### MATERIAL PROVIDED ###

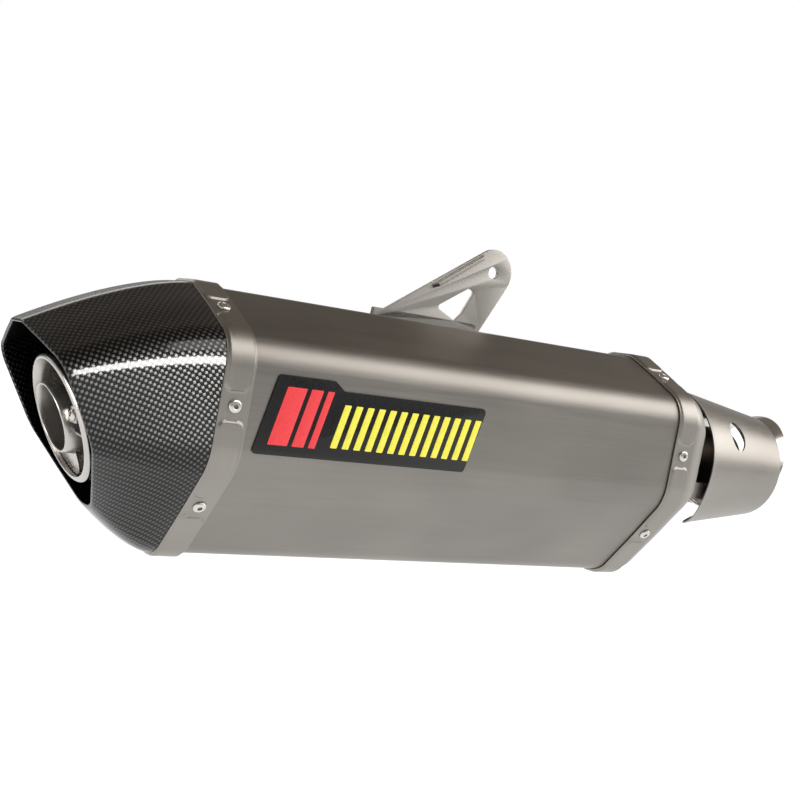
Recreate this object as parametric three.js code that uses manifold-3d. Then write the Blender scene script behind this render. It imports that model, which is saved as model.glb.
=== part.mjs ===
// Racing exhaust silencer with a carbon end cap, a riveted titanium sleeve and an open inlet shroud.
// Millimetres, +Z up. +X runs along the silencer towards the inlet and -X towards the outlet.
// The origin lies in the middle of the sleeve, level with the middle of its section's height.
import * as THREE from 'three';
import { mergeVertices } from 'three/addons/utils/BufferGeometryUtils.js';
import Module from 'manifold-3d';

const wasm = await Module();
wasm.setup();

// ---------- driving dimensions ----------

// Sleeve section: corners of one half, from the top flat to the bottom flat, with their rounding.
const SECTION = [
  { y: 11.6, z: 80, r: 12 },
  { y: 68.7, z: 51, r: 23 },
  { y: 64.5, z: -18, r: 32 },
  { y: 11, z: -80, r: 20 },
];
const CORNER_STEPS = 5;

const SLEEVE_HALF = 180;        // half the length between the outer edges of the two bands
const BAND_WIDTH = 19;
const GAP = 0.3;                // clearance between pieces that touch
const SHEET = 1;                // titanium sheet of the sleeve and the bands
const CARBON = 2;
const CAP_SHEET = 1.2;
const RIVET_HEIGHTS = [67.5, 15, -45];
const RIVET_HEAD_R = 4.1;
const RIVET_SHANK_R = 2;
const RIVET_INSET = 9.5;        // from the outer edge of a band to its rivets

// Carbon end cap: the plane of its opening leans back at the top.
const RIM_SLOPE = -0.528;
const RIM_X = -249.5;
const RIM_SCALE = { y: 0.79, z: 0.64 };
const RIM_DROP = -5.4;
const CAP_EASE = 1.45;

// Front cap: its cone narrows from the front band to its open end, with a face plate set back inside.
const FRONT_CAP_END = 219;
const FRONT_CAP_SCALE = { y: 0.87, z: 0.8 };
const FRONT_CAP_EASE = 1.6;
const FACE_X = 212;

// Gas path, from the outlet to the inlet
const OUTLET = { r: 33.5, wall: 1.6, z: -7, x: -244, slope: -0.42, start: -150 };
const DAMPER = { r: 19, wall: 1.2, proud: 4.5, length: 86, plateX: -210, plateSheet: 1.5, clearance: 0.6 };
const CORE = { r: 30, wall: 1.2, from: -148, to: 157, rows: 6, perRow: 5, holeR: 5 };
const INLET = { r: 27.5, wall: 1.5, z: 9, from: 150, to: 300 };
const BULKHEAD = { rear: -160, front: 160, flange: 10, sheet: 1.5 };
const WOOL = 3;
const PACKING_HALF = 149;

// Fixing of the damper: its tab is screwed to a lug inside the outlet, a little above the outlet's axis.
const SCREW = { above: 5, y: -27, r: 2, length: 8, holeR: 2.3 };
const TAB = { inset: 6, sheet: 1.6, width: 9, outerY: -29.9 };
const LUG = { behind: 4.2, length: 6, height: 8, innerY: -24, outerY: -29.9 };

// Shroud round the inlet joint, with its access hole, its collar and the stays that hold it.
const SHROUD = { rearX: 238, rearR: 53.9, frontX: 332, frontR: 40.2, wall: 1.4, cutaway: 23 };
const SCALLOP = { depth: 62, angle: 26 };    // notch in the shroud's rear rim, this far round from its lowest point
const ACCESS_HOLE = { x: 274.6, angle: 30, along: 9, around: 12 };
const COLLAR = { r: 37.7, wall: 2, from: 296, to: 337.16, slope: 0.36, lift: 0.25 };
const STAY = { from: 214.3, to: 256, startR: 44, width: 14, sheet: 1.2, angles: [25, 155, 270] };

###

Return all the data exactly as given.

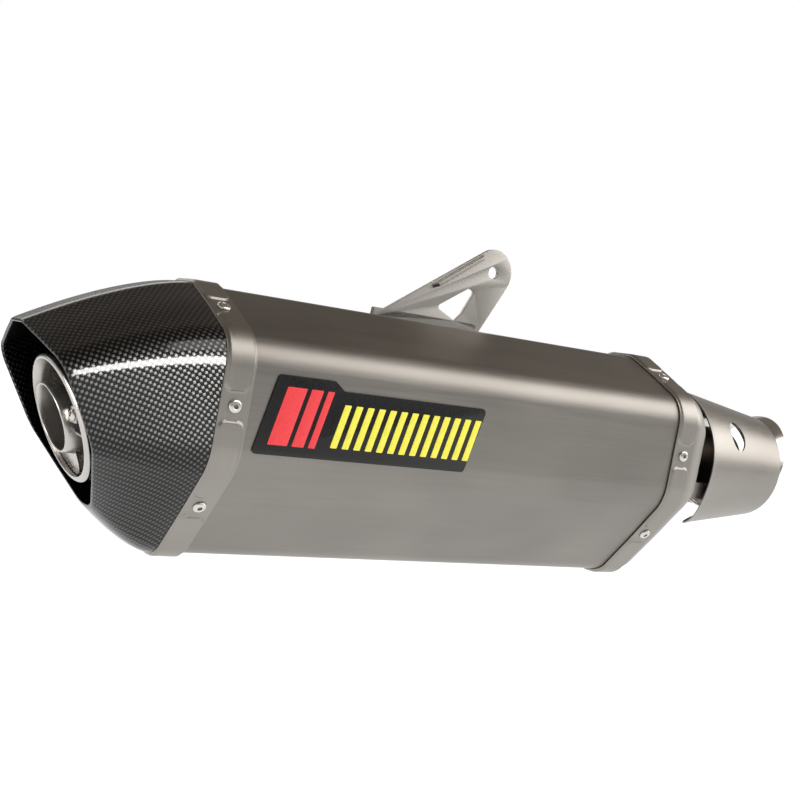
Recreate this object as parametric three.js code that uses manifold-3d. Then write the Blender scene script behind this render. It imports that model, which is saved as model.glb.
=== part.mjs ===
// Racing exhaust silencer with a carbon end cap, a riveted titanium sleeve and an open inlet shroud.
// Millimetres, +Z up. +X runs along the silencer towards the inlet and -X towards the outlet.
// The origin lies in the middle of the sleeve, level with the middle of its section's height.
import * as THREE from 'three';
import { mergeVertices } from 'three/addons/utils/BufferGeometryUtils.js';
import Module from 'manifold-3d';

const wasm = await Module();
wasm.setup();

// ---------- driving dimensions ----------

// Sleeve section: corners of one half, from the top flat to the bottom flat, with their rounding.
const SECTION = [
  { y: 11.6, z: 80, r: 12 },
  { y: 68.7, z: 51, r: 23 },
  { y: 64.5, z: -18, r: 32 },
  { y: 11, z: -80, r: 20 },
];
const CORNER_STEPS = 5;

const SLEEVE_HALF = 180;        // half the length between the outer edges of the two bands
const BAND_WIDTH = 19;
const GAP = 0.3;                // clearance between pieces that touch
const SHEET = 1;                // titanium sheet of the sleeve and the bands
const CARBON = 2;
const CAP_SHEET = 1.2;
const RIVET_HEIGHTS = [67.5, 15, -45];
const RIVET_HEAD_R = 4.1;
const RIVET_SHANK_R = 2;
const RIVET_INSET = 9.5;        // from the outer edge of a band to its rivets

// Carbon end cap: the plane of its opening leans back at the top.
const RIM_SLOPE = -0.528;
const RIM_X = -249.5;
const RIM_SCALE = { y: 0.79, z: 0.64 };
const RIM_DROP = -5.4;
const CAP_EASE = 1.45;

// Front cap: its cone narrows from the front band to its open end, with a face plate set back inside.
const FRONT_CAP_END = 219;
const FRONT_CAP_SCALE = { y: 0.87, z: 0.8 };
const FRONT_CAP_EASE = 1.6;
const FACE_X = 212;

// Gas path, from the outlet to the inlet
const OUTLET = { r: 33.5, wall: 1.6, z: -7, x: -244, slope: -0.42, start: -150 };
const DAMPER = { r: 19, wall: 1.2, proud: 4.5, length: 86, plateX: -210, plateSheet: 1.5, clearance: 0.6 };
const CORE = { r: 30, wall: 1.2, from: -148, to: 157, rows: 6, perRow: 5, holeR: 5 };
const INLET = { r: 27.5, wall: 1.5, z: 9, from: 150, to: 300 };
const BULKHEAD = { rear: -160, front: 160, flange: 10, sheet: 1.5 };
const WOOL = 3;
const PACKING_HALF = 149;

// Fixing of the damper: its tab is screwed to a lug inside the outlet, a little above the outlet's axis.
const SCREW = { above: 5, y: -27, r: 2, length: 8, holeR: 2.3 };
const TAB = { inset: 6, sheet: 1.6, width: 9, outerY: -29.9 };
const LUG = { behind: 4.2, length: 6, height: 8, innerY: -24, outerY: -29.9 };

// Shroud round the inlet joint, with its access hole, its collar and the stays that hold it.
const SHROUD = { rearX: 238, rearR: 53.9, frontX: 332, frontR: 40.2, wall: 1.4, cutaway: 23 };
const SCALLOP = { depth: 62, angle: 26 };    // notch in the shroud's rear rim, this far round from its lowest point
const ACCESS_HOLE = { x: 274.6, angle: 30, along: 9, around: 12 };
const COLLAR = { r: 37.7, wall: 2, from: 296, to: 337.16, slope: 0.36, lift: 0.25 };
const STAY = { from: 214.3, to: 256, startR: 44, width: 14, sheet: 1.2, angles: [25, 155, 270] };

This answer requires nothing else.